Diminished Java Compiler

Project Type: Compilers

Project Members: Chris Ragland

Introduction

This article will go over the tools and concepts covered in maybe the hardest yet most rewarding course I have taken in my undergraduate computer science program. The course is simply tilted 'compilers' and is an introductory course for both undergraduates and master students.

I will begin by describing the language we are implementing a compiler for then we will walk through all the stages of compilation until we arrive at our target code.

The compilation process

Source Code - What is DJ

Diminished Java (DJ) is a complete object-oriented programming language. DJ is Turing complete, meaning that any Turing machine can be encoded as a DJ program.

While DJ is capable of what standard languages are, in terms of core features, it is still a very simple language. Enough to cover all the phases of the compilation process in one semester.

DJ has the following types:

  • nat: a natural number.
  • bool: a boolean value i.e. true or false.
  • Object: Base class for every user defined class.

Since a Turing machine would not be a turing machine without looping, DJ uses a for loop with the following form:

for(Expression; Expression; Expression) { ExpressionList };\text{for(Expression; Expression; Expression) \{ ExpressionList \};}

Expression's make up the power of programming languages. Recursion is what allow us to design and implement these languages. Hence, recursion was used extensively in this project and it was awesome to see how recursion can be used in non-trivial software engineering.

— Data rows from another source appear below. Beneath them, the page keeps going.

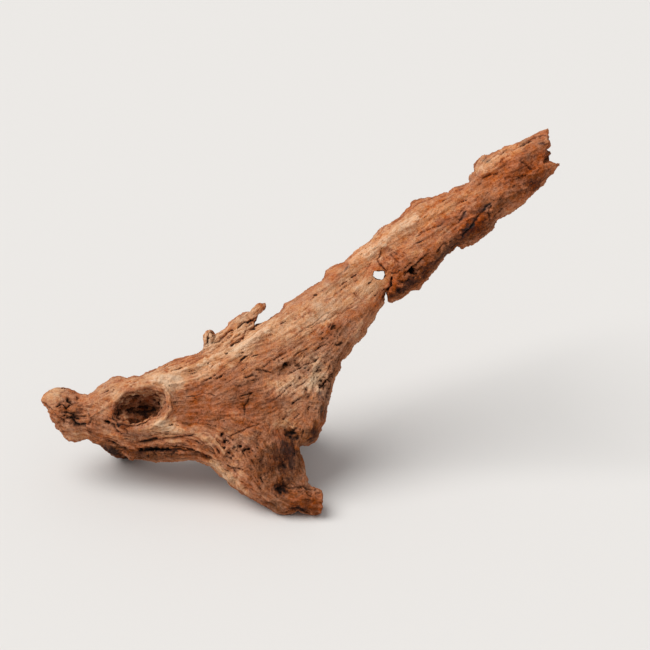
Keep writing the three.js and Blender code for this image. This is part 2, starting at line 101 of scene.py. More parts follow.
def select_only(thing):
    bpy.ops.object.select_all(action="DESELECT")
    thing.select_set(True)
    bpy.context.view_layer.objects.active = thing


def start_edit(thing):
    select_only(thing)
    bpy.ops.object.mode_set(mode="EDIT")
    bpy.ops.mesh.select_all(action="SELECT")


def end_edit():
    bpy.ops.object.mode_set(mode="OBJECT")


def copy_of(node):
    copy = bpy.data.objects.new(node + "_copy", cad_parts[node].data.copy())
    bpy.context.scene.collection.objects.link(copy)
    copy.data.materials.clear()
    start_edit(copy)
    bpy.ops.mesh.remove_doubles(threshold=1e-6)
    end_edit()
    return copy


copies = {node: copy_of(node) for node in NODES}
trees = {}
for node, copy in copies.items():
    corners = [v.co for v in copy.data.vertices]
    trees[node] = BVHTree.FromPolygons(corners, [tuple(p.vertices) for p in copy.data.polygons])
moved = 0
for node, copy in copies.items():
    others = [tree for name, tree in trees.items() if name != node]
    for vertex in copy.data.vertices:
        for tree in others:
            hit = tree.find_nearest(vertex.co, TOUCH)[0]
            if hit is not None:
                vertex.co += (hit - vertex.co) * OVERLAP
                moved += 1
                break
print("end-face corners pushed in:", moved)

# %% [markdown]
# A voxel remesh of the joined copies gives one closed skin with even faces.

# %% Wrap them in one skin
VOXEL = 0.0008       # finer than a pixel of the view, and coarse enough for the largest piece


def apply_modifier(thing, kind, **settings):
    modifier = thing.modifiers.new(kind.title(), kind)
    for name, value in settings.items():
        setattr(modifier, name, value)
    bpy.context.view_layer.objects.active = thing
    bpy.ops.object.modifier_apply(modifier=modifier.name)


bpy.ops.object.select_all(action="DESELECT")
for copy in copies.values():
    copy.select_set(True)
bpy.context.view_layer.objects.active = copies["stump"]
bpy.ops.object.join()
wood = bpy.context.view_layer.objects.active
wood.name = "wood"
apply_modifier(wood, "REMESH", mode="VOXEL", voxel_size=VOXEL, adaptivity=0)
print("skin:", len(wood.data.vertices), "points")

# %% [markdown]
# The solids have broad facets. A Smooth modifier melts them. It works hard on the two broad
# faces and on the roots behind, and lightly at the slab's rim, whose chips are the outline.

# %% Melt the facets


def vectors_of(items, name):
    """One vector of each vertex or face, as rows of numbers."""
    flat = np.empty(3 * len(items), np.float32)
    items.foreach_get(name, flat)
    return flat.reshape(-1, 3).astype(float)


def positions(mesh):
    return vectors_of(mesh.vertices, "co") / MM


def put_positions(mesh, points):
    mesh.vertices.foreach_set("co", (points * MM).astype(np.float32).ravel())
    mesh.update()


def normals_of(mesh):
    return vectors_of(mesh.vertex_normals, "vector")


def ramp(values, low, high):
    """0 below low, 1 above high and smooth between them. Low may be the larger one."""
    share = np.clip((values - low) / (high - low), 0, 1)
    return share * share * (3 - 2 * share)


BROAD_PASSES = 60
RIM_PASSES = 2
GROUP_LEVELS = 8
HOLLOW = [((-151, 110), (31, 20), 1)]
HOLLOW_LIP = 9            # inside the hollow, the skin is lower than this


def ovals(u, w, patches):
    """The sum of soft oval patches. Each one has its centre, its reach and its strength."""
    total = np.zeros(len(u))
    for centre, reach, strength in patches:
        away = ((u - centre[0]) / reach[0]) ** 2 + ((w - centre[1]) / reach[1]) ** 2
        total += strength * np.exp(-away ** 1.5)
    return total


def paint_group(thing, name, weights):
    group = thing.vertex_groups.new(name=name)
    level = np.round(weights * GROUP_LEVELS).astype(int)
    for step in range(1, GROUP_LEVELS + 1):
        chosen = np.nonzero(level == step)[0].tolist()
        if chosen:
            group.add(chosen, step / GROUP_LEVELS, "REPLACE")


points = positions(wood.data)
u, w, n = slab_of(points)
facing = normals_of(wood.data) @ OUT
twig_near = np.exp(-((u + 58) ** 2 + (w - 198) ** 2) / 28 ** 2)
hollow_near = ovals(u, w, HOLLOW) * ramp(n, -30, -20)
broad = np.maximum(ramp(np.abs(facing), 0.45, 0.85), ramp(n, -50, -62))
broad = broad * (1 - 0.8 * twig_near) * (1 - 0.85 * hollow_near)
paint_group(wood, "broad", broad)
apply_modifier(wood, "SMOOTH", iterations=RIM_PASSES, factor=0.5)
apply_modifier(wood, "SMOOTH", iterations=BROAD_PASSES, factor=0.5, vertex_group="broad")
print("smoothed", round(float(broad.mean()), 2), "of the skin hard")

# %% [markdown]
# Wood is read by its grain. The grain of a root runs along it, parts round a knot and runs
# together again behind it. Listed flow lines give its direction, and a grid between them
# gives it everywhere. A direction has no arrow, so the grid holds twice the angle, which is the
# same for both senses.

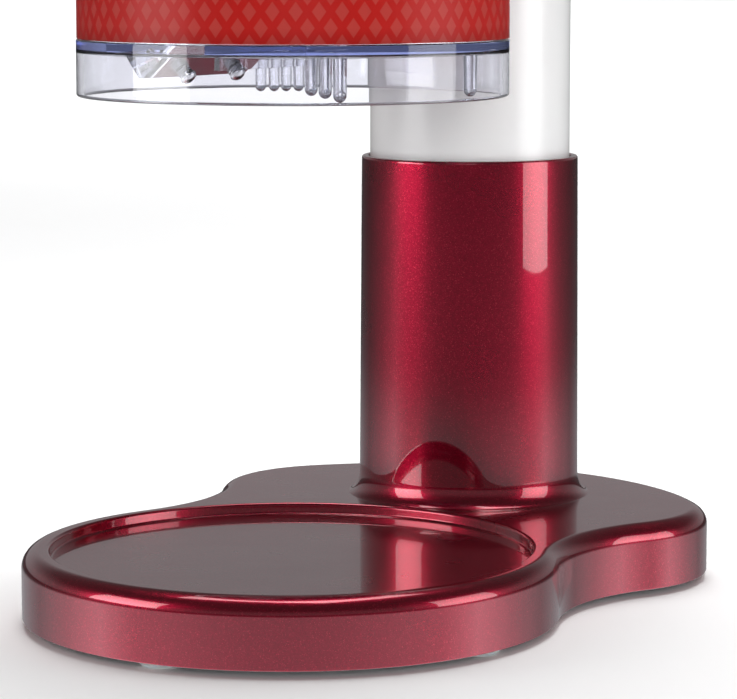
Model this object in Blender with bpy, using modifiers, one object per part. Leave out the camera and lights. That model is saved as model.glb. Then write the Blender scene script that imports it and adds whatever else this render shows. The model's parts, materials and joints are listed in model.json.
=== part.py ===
"""Shaved ice machine: a base with a glass tray and a column, and a motor head that holds a twist-off ice container.

Sizes are written in millimetres, and MM turns them into Blender's metres. +Z is up, -Y is the front,
and the origin is on the table, under the middle of the base.
"""

import math

import bmesh
import bpy
from mathutils import Matrix, Vector

MM = 0.001
GAP = 0.3
ROUND = 40
SMALL_ROUND = 12

# Base: a front disc round the tray and a rear lobe under the column, with a waist between them.
DISC_R = 90.0
WAIST_R = 70.0
CORNER_R = 47.0
CORNER_X = 47.5
CORNER_BACK = 117.0
BASE_BACK = 186.0
BUSH_OUT = 2.4
DISH_Y = (DISC_R - BASE_BACK - BUSH_OUT) / 2
COLUMN_Y = DISH_Y + 124.5
AXIS_Y = DISH_Y + 2.0
WALL_BOTTOM = 2.5
BASE_TOP = 25.5
BASE_WALL = 3.0
EDGE_ROUND = 6.0
DISH_R = 80.5
DISH_FLOOR = 21.7
DISH_CEILING = 19.0
LOBE_CEILING = BASE_TOP - BASE_WALL
PLATE_BOTTOM = WALL_BOTTOM + 0.5
PLATE_TOP = PLATE_BOTTOM + 2.0

# Column: a red sleeve moulded with the base, and a white tube that stands in it.
SLEEVE_TOP_R = 39.0
SLEEVE_FOOT_R = 39.8
SLEEVE_TOP = 148.5
FLARE_WIDE = 4.6
FLARE_HIGH = 8.0
TUBE_R = 36.0
TUBE_WALL = 2.5
TUBE_SEAT = 62.0
SLEEVE_SCREWS_Z = (84.0, 130.0)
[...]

DJ includes logical AND that short circuits, not expressed with the exclamation mark, less than, equality as the double equal sign instead of the walrus operator seen in other languages, and interestingly the 'instanceof' expression. DJ has standard math operations for addition, subtraction, and multiplication.

Now that we have the idea of what we need our language to be capable of, we can begin the first step of compilation and thats turning the source code into tokens.

Lexing

For our compiler we took advantage of the flex (fast lex) program. Flex allows us to write a more user friendly version of a lexer. The alternative, which I chose to do for extra credit, is to hand write the DFA state machine that will match your programs character sequence. Since I had not taken Automata at this point in time, the material was challenging. We learned all about the different categories of languages and what we could and could not use to model them.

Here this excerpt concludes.